#### [Set problem]
Reproduce the top of the data verbatim, through and including the line that contains "return placed(body, lower_path.end, rod_axis)".

#### [Supplied material]
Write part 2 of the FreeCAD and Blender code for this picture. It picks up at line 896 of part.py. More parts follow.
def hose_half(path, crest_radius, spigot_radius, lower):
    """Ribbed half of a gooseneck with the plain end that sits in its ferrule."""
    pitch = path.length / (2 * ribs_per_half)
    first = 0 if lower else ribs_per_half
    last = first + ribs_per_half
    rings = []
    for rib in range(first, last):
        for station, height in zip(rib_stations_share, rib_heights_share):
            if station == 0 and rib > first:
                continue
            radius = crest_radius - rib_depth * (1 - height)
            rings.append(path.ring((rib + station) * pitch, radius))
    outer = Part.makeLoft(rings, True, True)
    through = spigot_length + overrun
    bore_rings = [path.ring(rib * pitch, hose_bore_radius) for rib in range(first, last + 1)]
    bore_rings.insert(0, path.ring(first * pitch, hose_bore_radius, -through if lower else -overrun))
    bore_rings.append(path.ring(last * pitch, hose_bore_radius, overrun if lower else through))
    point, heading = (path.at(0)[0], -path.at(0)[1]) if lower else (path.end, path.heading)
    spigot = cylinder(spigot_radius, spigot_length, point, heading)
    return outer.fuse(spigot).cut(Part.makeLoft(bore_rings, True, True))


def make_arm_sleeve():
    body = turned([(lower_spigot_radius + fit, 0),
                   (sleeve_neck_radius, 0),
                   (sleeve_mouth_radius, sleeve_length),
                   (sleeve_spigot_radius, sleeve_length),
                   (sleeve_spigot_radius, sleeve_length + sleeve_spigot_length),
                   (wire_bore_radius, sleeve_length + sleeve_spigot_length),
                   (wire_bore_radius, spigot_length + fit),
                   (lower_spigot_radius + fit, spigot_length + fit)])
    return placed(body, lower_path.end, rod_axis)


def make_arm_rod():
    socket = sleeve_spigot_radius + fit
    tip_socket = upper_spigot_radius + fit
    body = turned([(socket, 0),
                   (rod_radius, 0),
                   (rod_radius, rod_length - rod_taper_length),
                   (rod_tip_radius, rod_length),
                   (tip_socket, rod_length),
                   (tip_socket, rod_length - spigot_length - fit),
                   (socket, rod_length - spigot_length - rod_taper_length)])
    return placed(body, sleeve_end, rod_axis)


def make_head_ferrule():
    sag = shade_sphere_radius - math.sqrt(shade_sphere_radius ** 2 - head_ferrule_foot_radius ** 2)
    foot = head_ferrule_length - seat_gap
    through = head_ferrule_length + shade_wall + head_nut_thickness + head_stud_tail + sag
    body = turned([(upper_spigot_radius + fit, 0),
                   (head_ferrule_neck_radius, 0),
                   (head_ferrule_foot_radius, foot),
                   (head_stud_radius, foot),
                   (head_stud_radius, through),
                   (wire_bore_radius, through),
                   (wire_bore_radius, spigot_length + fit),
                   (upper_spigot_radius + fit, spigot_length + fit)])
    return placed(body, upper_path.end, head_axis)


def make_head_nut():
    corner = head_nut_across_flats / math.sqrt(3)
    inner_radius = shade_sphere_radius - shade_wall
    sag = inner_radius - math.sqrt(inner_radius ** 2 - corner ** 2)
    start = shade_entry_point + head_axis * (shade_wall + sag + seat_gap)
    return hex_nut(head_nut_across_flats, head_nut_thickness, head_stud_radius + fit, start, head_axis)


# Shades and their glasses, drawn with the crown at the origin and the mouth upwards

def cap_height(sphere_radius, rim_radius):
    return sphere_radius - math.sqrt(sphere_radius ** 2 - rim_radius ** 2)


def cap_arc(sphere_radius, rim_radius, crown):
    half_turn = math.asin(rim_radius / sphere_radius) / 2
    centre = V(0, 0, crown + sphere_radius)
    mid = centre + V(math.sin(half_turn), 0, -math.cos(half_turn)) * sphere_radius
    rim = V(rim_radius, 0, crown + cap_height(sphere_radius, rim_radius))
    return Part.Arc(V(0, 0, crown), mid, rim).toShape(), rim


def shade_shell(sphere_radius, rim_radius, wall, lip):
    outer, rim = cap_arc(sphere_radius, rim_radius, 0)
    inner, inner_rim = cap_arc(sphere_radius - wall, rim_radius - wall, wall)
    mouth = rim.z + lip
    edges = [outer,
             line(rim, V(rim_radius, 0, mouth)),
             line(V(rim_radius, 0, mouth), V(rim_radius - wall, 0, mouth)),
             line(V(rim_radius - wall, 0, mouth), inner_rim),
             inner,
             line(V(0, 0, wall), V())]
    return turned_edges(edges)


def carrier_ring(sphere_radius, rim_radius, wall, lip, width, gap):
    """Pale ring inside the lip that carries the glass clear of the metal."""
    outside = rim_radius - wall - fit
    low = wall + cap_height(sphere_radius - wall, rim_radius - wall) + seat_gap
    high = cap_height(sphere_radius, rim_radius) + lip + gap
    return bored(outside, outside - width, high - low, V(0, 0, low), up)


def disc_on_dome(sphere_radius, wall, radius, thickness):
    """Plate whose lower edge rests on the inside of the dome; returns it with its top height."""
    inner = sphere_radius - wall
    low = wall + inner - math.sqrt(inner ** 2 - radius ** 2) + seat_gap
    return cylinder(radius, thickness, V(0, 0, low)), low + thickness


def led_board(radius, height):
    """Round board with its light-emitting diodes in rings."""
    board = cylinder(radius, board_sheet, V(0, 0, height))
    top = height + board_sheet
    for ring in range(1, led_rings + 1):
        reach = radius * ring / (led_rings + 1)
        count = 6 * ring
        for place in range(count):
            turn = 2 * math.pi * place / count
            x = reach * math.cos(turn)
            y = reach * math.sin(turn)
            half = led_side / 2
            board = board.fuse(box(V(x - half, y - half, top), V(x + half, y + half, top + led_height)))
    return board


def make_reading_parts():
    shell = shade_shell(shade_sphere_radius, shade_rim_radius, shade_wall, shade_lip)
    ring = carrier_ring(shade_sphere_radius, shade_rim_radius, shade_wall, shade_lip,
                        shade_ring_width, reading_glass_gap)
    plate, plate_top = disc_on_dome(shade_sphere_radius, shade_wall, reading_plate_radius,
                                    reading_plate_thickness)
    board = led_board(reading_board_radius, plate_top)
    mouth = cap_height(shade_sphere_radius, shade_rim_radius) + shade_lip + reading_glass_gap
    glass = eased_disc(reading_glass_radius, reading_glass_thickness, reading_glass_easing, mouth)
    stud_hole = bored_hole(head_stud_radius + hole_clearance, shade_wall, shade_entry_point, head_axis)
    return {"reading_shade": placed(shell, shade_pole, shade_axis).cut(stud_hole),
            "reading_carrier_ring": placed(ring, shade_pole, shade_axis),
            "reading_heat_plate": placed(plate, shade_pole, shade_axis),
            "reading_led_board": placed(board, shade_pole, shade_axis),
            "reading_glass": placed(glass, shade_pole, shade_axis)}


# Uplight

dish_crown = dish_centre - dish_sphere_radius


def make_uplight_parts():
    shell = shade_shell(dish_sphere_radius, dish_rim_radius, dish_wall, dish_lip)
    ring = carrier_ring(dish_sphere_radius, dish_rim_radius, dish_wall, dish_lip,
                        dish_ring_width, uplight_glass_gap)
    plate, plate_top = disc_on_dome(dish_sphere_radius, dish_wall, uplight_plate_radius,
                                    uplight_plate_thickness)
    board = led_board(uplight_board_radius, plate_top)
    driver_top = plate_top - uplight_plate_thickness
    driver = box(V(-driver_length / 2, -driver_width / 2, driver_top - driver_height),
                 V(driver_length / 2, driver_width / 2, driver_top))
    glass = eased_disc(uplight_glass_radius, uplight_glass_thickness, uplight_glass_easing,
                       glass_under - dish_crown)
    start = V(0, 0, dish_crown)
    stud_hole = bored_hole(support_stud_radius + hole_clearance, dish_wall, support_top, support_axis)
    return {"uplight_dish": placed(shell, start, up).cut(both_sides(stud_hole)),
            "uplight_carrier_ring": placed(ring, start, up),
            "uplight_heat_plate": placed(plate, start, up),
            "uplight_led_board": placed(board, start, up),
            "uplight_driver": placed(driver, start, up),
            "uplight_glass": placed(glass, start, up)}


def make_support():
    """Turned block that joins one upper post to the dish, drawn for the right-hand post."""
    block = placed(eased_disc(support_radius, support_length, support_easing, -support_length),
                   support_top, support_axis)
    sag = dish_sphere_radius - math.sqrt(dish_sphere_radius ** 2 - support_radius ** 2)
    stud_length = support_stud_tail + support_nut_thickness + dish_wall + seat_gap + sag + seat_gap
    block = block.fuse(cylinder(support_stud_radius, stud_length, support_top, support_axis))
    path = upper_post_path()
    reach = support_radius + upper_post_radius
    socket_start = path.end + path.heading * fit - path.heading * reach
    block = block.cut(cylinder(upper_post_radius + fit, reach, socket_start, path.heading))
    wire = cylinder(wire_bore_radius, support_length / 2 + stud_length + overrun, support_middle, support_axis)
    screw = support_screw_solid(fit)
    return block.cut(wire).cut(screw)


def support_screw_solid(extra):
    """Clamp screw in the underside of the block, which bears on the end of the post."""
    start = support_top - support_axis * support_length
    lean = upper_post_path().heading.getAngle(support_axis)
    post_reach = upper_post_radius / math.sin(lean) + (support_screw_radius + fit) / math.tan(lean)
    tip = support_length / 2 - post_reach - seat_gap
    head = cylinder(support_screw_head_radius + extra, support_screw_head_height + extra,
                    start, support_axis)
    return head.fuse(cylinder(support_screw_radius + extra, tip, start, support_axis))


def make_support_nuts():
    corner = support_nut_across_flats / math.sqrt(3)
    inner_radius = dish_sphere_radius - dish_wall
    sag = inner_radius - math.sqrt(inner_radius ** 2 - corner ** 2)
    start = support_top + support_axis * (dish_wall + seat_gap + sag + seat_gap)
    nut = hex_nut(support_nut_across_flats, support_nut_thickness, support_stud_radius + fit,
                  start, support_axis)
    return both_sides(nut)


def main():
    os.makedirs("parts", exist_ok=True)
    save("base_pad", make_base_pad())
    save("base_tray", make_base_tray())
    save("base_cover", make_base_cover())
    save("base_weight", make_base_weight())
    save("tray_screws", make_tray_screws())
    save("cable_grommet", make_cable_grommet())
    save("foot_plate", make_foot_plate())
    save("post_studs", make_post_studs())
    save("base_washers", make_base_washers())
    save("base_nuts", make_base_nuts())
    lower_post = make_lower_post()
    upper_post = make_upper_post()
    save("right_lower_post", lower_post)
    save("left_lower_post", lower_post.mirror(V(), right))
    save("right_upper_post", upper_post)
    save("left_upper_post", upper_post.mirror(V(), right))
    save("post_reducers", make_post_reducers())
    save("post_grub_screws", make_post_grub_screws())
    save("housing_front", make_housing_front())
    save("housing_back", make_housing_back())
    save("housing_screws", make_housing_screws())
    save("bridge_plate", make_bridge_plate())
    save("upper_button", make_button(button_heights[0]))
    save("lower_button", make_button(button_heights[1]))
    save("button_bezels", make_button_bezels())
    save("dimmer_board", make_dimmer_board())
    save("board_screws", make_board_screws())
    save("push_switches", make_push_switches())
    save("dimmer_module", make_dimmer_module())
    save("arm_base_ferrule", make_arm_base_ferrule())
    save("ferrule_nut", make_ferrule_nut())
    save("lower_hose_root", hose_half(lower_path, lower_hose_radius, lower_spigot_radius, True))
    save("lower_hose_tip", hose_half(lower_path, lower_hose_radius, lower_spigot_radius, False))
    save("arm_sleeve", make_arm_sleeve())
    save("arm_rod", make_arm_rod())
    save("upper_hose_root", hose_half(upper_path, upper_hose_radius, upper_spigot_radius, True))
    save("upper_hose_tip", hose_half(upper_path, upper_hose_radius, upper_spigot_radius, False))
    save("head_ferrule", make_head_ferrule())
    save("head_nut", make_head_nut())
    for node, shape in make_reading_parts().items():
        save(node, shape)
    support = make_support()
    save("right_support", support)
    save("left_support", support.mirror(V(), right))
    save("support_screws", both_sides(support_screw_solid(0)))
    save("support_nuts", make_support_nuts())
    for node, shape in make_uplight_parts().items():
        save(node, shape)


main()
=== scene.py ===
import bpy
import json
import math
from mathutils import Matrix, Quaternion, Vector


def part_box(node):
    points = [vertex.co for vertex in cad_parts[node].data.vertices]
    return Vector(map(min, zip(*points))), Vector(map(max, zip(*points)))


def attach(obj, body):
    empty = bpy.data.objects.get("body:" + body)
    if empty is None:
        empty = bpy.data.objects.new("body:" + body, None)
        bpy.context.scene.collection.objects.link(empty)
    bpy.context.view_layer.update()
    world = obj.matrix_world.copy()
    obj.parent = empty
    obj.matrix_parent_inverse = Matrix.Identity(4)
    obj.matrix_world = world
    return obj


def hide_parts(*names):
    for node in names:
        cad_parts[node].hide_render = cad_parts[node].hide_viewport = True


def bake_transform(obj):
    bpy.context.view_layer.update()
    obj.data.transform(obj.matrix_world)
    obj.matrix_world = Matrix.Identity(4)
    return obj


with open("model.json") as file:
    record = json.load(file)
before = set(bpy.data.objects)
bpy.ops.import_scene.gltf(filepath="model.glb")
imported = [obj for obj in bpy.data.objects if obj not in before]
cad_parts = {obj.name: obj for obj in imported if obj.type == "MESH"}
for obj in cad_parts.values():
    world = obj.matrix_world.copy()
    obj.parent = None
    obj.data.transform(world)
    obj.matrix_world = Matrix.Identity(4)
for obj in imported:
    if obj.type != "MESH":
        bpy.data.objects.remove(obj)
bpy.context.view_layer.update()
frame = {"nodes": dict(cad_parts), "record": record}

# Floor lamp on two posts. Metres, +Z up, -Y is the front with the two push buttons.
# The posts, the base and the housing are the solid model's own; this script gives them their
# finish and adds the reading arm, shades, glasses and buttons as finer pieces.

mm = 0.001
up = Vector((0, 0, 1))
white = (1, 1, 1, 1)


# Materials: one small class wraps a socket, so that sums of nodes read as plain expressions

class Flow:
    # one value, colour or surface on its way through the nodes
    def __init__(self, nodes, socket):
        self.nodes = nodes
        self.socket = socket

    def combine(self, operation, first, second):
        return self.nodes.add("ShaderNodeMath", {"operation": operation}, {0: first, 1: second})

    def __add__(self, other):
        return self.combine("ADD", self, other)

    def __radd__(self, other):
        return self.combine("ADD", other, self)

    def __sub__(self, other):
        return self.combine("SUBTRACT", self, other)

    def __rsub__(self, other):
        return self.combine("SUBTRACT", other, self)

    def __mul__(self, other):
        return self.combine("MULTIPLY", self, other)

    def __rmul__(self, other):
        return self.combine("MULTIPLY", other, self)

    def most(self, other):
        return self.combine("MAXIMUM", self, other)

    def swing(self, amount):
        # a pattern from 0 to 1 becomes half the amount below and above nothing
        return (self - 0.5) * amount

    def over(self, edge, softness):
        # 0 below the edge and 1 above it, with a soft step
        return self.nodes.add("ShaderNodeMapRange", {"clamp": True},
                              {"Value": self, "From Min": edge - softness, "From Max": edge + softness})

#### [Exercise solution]
Write part 2 of the FreeCAD and Blender code for this picture. It picks up at line 896 of part.py. More parts follow.
def hose_half(path, crest_radius, spigot_radius, lower):
    """Ribbed half of a gooseneck with the plain end that sits in its ferrule."""
    pitch = path.length / (2 * ribs_per_half)
    first = 0 if lower else ribs_per_half
    last = first + ribs_per_half
    rings = []
    for rib in range(first, last):
        for station, height in zip(rib_stations_share, rib_heights_share):
            if station == 0 and rib > first:
                continue
            radius = crest_radius - rib_depth * (1 - height)
            rings.append(path.ring((rib + station) * pitch, radius))
    outer = Part.makeLoft(rings, True, True)
    through = spigot_length + overrun
    bore_rings = [path.ring(rib * pitch, hose_bore_radius) for rib in range(first, last + 1)]
    bore_rings.insert(0, path.ring(first * pitch, hose_bore_radius, -through if lower else -overrun))
    bore_rings.append(path.ring(last * pitch, hose_bore_radius, overrun if lower else through))
    point, heading = (path.at(0)[0], -path.at(0)[1]) if lower else (path.end, path.heading)
    spigot = cylinder(spigot_radius, spigot_length, point, heading)
    return outer.fuse(spigot).cut(Part.makeLoft(bore_rings, True, True))


def make_arm_sleeve():
    body = turned([(lower_spigot_radius + fit, 0),
                   (sleeve_neck_radius, 0),
                   (sleeve_mouth_radius, sleeve_length),
                   (sleeve_spigot_radius, sleeve_length),
                   (sleeve_spigot_radius, sleeve_length + sleeve_spigot_length),
                   (wire_bore_radius, sleeve_length + sleeve_spigot_length),
                   (wire_bore_radius, spigot_length + fit),
                   (lower_spigot_radius + fit, spigot_length + fit)])
    return placed(body, lower_path.end, rod_axis)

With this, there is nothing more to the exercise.